After considering the impact of interest rates, inflation, currency appreciation, rising oil prices and higher base of the previous year, analysts have already started factoring in some slowdown in Q1 FY08 earnings.

"The results season is closing in, and the focus would be on technology stocks, following the rise in the rupee. Growth in earnings should remain strong across sectors, however, leaving aside interest rate and currency sensitive sectors," says Andrew Holland, EVP, DSP Merill Lynch.

Corporate results in the coming months will determine the further course of the market. Analysts estimate corporate India's top line to grow at about 15-20 per cent in Q1 FY08. If advance tax numbers for this quarter are to be a leading indicator, there should be a decent rise in profitability too.

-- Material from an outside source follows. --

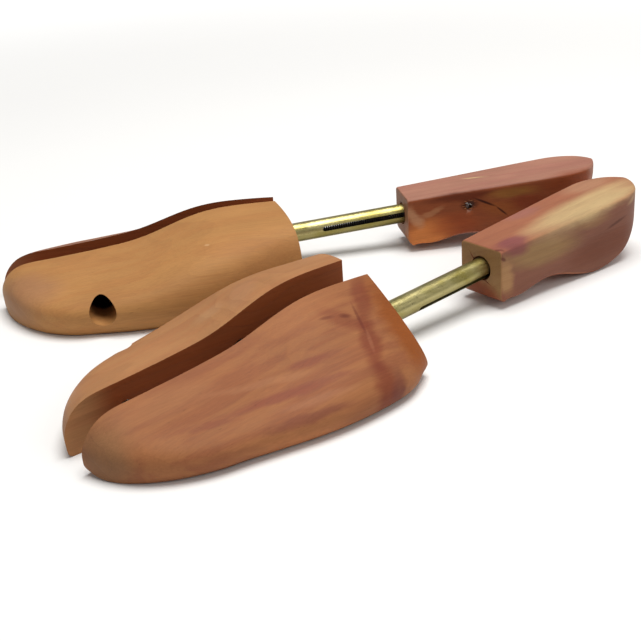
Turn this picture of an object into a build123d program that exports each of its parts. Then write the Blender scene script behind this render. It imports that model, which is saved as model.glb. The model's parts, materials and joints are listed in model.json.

Advance tax collections for the April-June period witnessed a growth of 28.8 per cent at Rs 13,796 crore (Rs 137.96 billion). This indicates that these companies are well on the growth track and that investors can expect a good Q1 FY08.

Besides, the other big positive could be the distribution of monsoon, which may boost the demand for FMCG, consumer durables and agriculture-related products, and thus improve the overall market sentiments.


Unlike in the past, we have reached a stage where investors need to be realistic in terms of their expectations of equity returns. The returns that we have seen in the past three years will only be a memory.

Given the influence of the domestic and international factors, the markets will continue to be volatile in the short run. However, analysts also say, any sharp fall in the market can be used as an entry for the long-term investor.

A portfolio of fundamentally strong companies in sectors that have a large role to play in India's growth story will be the key to successful investing. Fund managers and analysts name some of these sectors as infrastructure, capital goods, power, financial services, telecom and media and entertainment.

Besides, for generating higher portfolio returns, investors can use market volatility to enter into some of the good mid-cap companies with sound business prospects and good financial performance.